┏━━

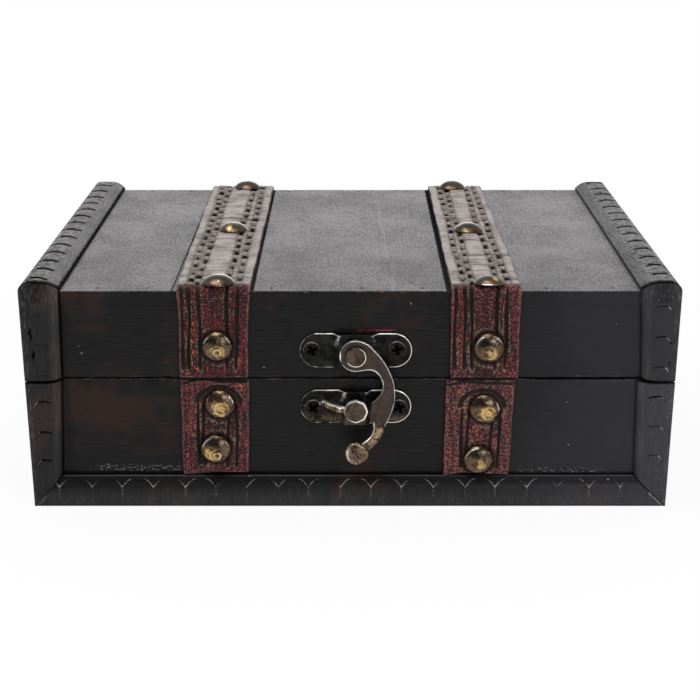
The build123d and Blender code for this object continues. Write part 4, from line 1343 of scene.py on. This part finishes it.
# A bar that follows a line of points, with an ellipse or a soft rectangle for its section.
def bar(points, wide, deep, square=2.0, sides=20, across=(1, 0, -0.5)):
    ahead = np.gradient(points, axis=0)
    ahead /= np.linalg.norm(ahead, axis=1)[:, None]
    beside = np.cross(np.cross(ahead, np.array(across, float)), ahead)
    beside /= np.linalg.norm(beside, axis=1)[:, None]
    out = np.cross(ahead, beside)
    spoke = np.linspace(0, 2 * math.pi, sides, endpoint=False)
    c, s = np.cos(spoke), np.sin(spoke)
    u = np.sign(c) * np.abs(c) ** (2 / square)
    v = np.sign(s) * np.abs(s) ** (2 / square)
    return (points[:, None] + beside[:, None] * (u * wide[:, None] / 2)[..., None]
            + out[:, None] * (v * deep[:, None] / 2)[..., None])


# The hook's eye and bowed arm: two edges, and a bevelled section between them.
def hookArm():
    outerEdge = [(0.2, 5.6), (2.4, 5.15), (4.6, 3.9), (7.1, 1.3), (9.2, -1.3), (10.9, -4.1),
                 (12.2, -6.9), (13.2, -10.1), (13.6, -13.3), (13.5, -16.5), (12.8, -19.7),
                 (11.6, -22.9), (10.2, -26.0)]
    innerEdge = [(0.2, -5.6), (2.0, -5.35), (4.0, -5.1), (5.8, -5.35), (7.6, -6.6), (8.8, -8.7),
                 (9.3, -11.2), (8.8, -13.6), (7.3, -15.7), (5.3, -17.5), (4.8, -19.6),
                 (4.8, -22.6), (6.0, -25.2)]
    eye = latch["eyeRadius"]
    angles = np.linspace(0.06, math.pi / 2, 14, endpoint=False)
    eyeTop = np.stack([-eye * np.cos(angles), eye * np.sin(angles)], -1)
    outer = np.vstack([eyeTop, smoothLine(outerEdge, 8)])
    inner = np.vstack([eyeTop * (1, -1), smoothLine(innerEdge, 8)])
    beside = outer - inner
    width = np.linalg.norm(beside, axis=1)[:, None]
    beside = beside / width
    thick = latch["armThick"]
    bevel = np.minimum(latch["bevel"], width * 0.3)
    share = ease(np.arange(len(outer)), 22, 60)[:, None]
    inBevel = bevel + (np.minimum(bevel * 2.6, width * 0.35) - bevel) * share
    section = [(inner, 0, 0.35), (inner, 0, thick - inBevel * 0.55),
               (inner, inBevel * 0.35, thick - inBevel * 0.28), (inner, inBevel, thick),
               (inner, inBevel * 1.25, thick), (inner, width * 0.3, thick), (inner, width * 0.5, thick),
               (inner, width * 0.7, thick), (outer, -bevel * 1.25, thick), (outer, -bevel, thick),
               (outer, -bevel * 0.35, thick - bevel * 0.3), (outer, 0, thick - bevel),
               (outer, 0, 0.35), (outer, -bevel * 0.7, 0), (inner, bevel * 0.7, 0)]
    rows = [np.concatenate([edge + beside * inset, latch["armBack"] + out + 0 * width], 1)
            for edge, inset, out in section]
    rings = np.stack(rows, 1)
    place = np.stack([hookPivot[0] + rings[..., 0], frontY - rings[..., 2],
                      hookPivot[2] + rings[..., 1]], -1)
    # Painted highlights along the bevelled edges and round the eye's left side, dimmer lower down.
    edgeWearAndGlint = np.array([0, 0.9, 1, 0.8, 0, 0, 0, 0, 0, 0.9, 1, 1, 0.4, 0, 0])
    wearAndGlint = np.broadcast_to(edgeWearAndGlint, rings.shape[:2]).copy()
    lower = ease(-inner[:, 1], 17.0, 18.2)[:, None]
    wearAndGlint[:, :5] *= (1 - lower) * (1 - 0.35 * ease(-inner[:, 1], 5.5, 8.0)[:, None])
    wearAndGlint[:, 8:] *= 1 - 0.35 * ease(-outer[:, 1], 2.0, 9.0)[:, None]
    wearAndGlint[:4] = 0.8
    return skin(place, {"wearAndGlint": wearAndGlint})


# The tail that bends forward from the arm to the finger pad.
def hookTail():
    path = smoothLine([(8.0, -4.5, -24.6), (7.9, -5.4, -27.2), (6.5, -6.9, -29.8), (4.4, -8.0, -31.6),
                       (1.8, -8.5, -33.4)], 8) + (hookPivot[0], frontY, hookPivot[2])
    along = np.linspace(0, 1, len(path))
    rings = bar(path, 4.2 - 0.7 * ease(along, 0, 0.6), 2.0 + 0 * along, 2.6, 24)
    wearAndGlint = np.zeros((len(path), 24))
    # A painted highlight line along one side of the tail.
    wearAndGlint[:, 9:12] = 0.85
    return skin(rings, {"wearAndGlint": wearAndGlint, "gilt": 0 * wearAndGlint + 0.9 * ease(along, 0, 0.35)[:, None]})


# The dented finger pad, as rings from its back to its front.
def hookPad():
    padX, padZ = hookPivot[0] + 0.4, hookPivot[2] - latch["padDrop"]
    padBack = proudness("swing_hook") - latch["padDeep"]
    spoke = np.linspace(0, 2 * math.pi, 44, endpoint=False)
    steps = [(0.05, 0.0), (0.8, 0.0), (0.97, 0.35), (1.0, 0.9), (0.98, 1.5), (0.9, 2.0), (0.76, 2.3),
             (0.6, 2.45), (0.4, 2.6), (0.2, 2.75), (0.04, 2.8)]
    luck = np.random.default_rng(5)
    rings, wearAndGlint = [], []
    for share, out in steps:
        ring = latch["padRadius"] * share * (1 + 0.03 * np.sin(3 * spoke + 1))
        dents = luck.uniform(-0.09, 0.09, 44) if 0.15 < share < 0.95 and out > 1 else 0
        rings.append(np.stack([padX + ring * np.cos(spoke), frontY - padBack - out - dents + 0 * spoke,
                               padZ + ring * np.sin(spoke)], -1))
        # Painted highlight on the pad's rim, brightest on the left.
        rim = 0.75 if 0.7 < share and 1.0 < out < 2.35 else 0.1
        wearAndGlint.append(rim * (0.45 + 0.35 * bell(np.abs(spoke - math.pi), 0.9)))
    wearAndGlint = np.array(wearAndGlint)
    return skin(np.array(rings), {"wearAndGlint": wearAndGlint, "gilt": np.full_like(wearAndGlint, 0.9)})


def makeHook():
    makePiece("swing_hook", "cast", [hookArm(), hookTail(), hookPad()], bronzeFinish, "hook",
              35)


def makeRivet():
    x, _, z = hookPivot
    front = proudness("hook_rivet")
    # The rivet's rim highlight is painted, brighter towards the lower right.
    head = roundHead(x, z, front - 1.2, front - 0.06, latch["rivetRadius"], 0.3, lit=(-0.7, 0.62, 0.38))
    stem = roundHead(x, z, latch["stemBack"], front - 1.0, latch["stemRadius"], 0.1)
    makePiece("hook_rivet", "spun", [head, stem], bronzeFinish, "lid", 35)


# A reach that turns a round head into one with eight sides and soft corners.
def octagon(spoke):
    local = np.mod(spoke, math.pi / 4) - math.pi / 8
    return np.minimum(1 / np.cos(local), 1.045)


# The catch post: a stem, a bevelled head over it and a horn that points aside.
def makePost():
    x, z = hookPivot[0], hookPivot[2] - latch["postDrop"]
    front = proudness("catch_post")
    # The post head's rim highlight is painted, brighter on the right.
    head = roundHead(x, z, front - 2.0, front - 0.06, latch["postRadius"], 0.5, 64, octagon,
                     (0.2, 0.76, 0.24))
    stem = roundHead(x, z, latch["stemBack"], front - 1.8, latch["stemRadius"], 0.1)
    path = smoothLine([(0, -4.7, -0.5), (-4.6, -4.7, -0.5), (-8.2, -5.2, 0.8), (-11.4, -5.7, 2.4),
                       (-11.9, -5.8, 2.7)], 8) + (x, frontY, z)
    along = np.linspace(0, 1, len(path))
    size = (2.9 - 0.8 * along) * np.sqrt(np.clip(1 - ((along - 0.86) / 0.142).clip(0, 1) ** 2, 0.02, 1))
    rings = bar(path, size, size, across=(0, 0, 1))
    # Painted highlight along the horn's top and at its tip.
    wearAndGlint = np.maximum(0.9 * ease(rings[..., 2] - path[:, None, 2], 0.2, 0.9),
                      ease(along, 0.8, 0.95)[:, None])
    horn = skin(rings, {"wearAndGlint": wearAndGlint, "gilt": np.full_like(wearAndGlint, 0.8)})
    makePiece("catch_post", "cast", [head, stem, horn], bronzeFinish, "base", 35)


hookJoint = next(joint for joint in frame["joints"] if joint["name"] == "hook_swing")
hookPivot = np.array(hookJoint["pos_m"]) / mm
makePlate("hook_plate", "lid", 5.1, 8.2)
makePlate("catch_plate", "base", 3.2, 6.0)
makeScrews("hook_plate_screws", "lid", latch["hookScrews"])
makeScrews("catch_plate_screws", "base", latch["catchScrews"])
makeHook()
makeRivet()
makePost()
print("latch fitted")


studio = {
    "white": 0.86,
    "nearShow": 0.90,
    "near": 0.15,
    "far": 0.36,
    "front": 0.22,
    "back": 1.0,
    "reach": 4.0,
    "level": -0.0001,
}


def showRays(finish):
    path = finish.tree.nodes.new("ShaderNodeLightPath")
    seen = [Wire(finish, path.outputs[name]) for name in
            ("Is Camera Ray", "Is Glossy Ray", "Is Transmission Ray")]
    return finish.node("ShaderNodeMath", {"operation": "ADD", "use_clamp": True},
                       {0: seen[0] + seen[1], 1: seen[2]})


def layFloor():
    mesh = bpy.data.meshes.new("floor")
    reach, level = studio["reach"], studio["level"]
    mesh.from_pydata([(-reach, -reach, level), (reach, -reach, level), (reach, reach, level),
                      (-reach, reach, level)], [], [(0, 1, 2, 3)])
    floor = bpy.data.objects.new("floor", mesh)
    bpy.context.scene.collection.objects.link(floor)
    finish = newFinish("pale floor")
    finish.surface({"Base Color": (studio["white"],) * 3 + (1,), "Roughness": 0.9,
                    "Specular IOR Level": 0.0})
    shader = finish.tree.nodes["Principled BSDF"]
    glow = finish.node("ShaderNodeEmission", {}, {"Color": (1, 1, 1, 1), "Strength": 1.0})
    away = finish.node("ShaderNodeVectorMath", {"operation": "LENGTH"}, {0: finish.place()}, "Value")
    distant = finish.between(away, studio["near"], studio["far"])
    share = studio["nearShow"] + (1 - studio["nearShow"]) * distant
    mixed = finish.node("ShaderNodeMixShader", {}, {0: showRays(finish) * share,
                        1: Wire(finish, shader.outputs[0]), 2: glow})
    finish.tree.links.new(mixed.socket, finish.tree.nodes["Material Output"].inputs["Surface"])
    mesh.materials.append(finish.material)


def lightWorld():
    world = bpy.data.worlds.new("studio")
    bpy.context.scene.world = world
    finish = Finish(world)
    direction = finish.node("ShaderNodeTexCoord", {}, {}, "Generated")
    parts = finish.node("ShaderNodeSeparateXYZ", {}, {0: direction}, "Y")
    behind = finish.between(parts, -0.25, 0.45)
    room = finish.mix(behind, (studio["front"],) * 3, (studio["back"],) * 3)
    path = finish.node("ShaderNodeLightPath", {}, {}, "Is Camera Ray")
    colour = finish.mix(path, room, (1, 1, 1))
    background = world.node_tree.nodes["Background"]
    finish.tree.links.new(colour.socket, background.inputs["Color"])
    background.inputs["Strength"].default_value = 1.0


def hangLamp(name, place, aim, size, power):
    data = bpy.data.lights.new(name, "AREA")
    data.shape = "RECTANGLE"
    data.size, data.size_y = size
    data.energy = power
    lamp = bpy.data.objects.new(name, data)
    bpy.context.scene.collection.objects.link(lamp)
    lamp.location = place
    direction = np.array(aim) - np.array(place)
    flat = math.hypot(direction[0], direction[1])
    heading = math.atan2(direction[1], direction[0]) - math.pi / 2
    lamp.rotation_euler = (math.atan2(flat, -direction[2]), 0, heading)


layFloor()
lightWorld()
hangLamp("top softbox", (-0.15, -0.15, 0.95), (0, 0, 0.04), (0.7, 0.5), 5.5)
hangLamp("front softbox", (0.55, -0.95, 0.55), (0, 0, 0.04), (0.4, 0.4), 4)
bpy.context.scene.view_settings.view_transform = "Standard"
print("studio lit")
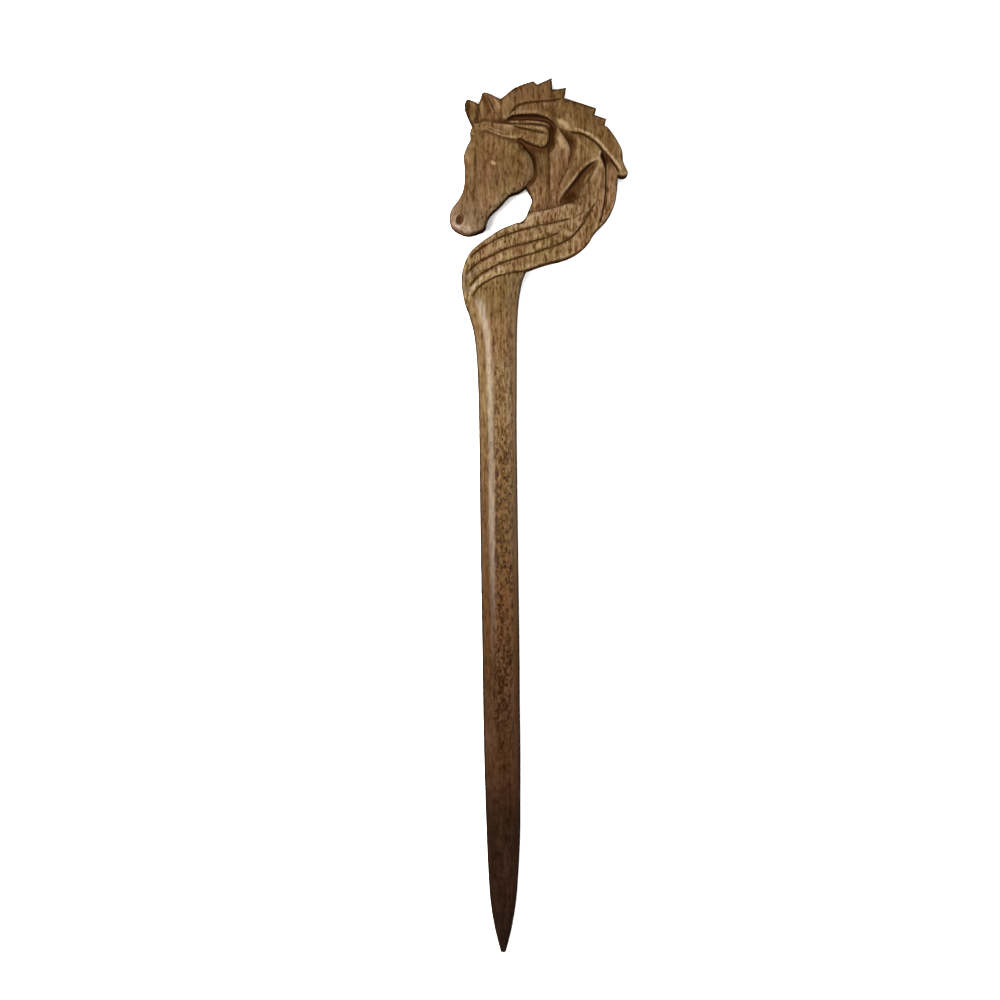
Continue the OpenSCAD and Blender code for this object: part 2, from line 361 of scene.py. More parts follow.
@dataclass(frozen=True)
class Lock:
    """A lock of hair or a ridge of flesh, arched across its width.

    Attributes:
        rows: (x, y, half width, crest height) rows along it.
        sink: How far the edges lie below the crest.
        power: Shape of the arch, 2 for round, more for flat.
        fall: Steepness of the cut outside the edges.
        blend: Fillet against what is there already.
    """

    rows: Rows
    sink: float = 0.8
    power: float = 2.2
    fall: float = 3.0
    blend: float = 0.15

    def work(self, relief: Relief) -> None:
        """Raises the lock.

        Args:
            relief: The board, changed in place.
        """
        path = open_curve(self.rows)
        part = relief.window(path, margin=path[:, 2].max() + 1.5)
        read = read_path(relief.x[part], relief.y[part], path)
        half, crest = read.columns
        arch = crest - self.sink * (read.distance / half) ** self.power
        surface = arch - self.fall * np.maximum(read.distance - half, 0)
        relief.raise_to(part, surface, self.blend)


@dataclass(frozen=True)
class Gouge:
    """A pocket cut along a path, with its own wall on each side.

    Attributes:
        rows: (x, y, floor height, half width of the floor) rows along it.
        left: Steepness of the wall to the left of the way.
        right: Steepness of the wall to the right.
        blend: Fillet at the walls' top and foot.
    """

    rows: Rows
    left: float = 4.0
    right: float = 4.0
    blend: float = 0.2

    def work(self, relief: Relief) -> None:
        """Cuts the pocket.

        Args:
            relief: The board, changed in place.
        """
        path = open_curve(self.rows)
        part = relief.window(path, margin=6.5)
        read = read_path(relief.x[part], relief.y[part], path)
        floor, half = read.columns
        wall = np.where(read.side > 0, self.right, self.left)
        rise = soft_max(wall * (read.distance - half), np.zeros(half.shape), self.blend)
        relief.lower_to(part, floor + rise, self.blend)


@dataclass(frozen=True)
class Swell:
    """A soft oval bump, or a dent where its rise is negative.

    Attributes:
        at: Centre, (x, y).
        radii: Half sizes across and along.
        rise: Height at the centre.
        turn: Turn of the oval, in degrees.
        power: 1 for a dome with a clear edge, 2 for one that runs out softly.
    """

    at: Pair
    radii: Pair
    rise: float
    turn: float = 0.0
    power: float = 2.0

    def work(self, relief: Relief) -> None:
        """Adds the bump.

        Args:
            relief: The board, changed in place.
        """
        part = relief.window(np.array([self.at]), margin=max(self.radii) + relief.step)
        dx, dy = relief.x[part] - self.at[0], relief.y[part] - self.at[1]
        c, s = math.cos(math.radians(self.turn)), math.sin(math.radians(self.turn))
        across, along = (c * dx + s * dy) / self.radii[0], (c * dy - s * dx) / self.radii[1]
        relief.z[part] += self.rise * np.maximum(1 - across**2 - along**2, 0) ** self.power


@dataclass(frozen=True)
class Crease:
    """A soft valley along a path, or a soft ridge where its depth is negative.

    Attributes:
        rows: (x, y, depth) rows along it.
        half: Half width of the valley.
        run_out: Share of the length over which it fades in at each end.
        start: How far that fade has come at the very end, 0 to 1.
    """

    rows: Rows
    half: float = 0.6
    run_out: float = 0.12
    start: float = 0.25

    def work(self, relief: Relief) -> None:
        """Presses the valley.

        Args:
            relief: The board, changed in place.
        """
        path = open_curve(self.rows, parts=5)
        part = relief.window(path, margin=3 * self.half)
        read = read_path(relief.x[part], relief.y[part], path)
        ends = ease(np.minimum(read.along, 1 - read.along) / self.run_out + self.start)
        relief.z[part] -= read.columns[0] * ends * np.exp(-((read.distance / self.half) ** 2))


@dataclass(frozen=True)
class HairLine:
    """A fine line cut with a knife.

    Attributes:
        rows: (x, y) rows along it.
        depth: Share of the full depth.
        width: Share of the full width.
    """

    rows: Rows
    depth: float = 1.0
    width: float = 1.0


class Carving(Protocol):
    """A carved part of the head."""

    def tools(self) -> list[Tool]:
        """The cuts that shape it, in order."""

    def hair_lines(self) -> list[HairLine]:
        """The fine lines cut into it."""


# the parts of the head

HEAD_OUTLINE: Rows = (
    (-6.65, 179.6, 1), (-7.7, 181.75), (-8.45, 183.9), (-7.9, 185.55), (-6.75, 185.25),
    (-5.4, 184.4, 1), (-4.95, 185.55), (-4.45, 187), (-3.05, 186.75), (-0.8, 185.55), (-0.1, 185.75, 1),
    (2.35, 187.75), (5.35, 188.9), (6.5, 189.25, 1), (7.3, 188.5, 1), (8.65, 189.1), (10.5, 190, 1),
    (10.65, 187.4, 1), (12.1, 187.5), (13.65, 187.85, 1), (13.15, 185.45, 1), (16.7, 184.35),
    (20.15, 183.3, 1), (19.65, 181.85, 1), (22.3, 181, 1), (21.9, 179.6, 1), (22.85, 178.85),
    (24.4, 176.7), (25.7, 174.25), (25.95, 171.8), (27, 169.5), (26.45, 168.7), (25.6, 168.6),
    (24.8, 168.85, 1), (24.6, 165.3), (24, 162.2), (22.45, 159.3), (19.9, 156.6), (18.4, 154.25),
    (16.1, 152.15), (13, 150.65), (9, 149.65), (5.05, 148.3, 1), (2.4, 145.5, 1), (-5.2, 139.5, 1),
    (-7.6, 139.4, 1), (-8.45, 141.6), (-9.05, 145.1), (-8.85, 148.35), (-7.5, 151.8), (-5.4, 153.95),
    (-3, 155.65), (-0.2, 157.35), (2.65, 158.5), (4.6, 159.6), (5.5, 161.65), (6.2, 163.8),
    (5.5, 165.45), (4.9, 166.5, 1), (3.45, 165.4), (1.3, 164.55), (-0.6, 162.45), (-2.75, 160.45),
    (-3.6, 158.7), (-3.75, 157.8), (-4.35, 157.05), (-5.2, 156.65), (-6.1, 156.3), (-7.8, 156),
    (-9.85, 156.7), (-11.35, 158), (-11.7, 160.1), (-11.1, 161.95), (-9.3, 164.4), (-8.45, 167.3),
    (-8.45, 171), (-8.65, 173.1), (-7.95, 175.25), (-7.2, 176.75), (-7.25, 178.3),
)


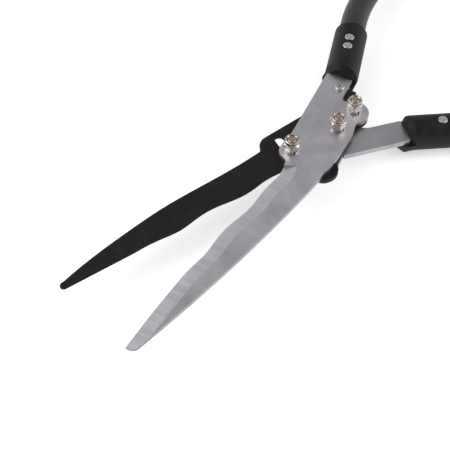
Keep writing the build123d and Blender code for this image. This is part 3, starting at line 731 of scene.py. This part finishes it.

┗━━

▶ [Your task] Quote the listing word for word from its first line through the line in which "None] / 2)[..., None])" appears.

▶ [Solution for this problem]
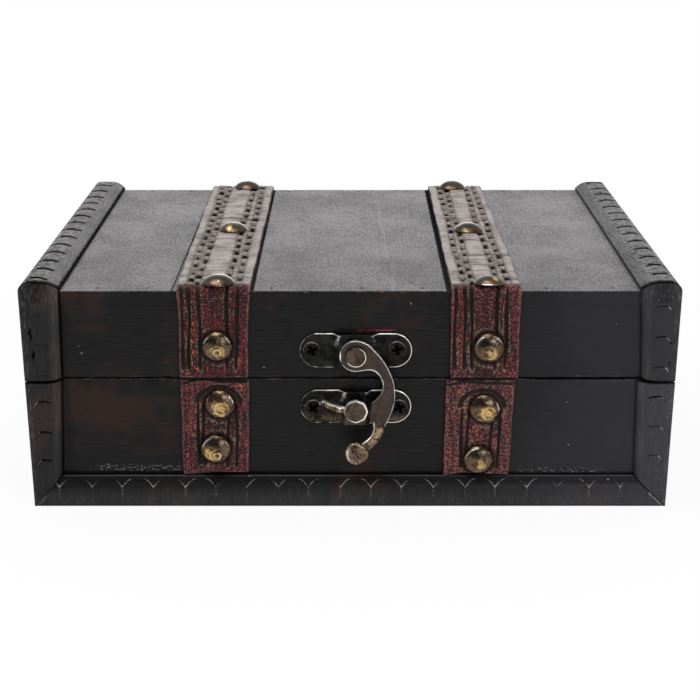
The build123d and Blender code for this object continues. Write part 4, from line 1343 of scene.py on. This part finishes it.
# A bar that follows a line of points, with an ellipse or a soft rectangle for its section.
def bar(points, wide, deep, square=2.0, sides=20, across=(1, 0, -0.5)):
    ahead = np.gradient(points, axis=0)
    ahead /= np.linalg.norm(ahead, axis=1)[:, None]
    beside = np.cross(np.cross(ahead, np.array(across, float)), ahead)
    beside /= np.linalg.norm(beside, axis=1)[:, None]
    out = np.cross(ahead, beside)
    spoke = np.linspace(0, 2 * math.pi, sides, endpoint=False)
    c, s = np.cos(spoke), np.sin(spoke)
    u = np.sign(c) * np.abs(c) ** (2 / square)
    v = np.sign(s) * np.abs(s) ** (2 / square)
    return (points[:, None] + beside[:, None] * (u * wide[:, None] / 2)[..., None]
            + out[:, None] * (v * deep[:, None] / 2)[..., None])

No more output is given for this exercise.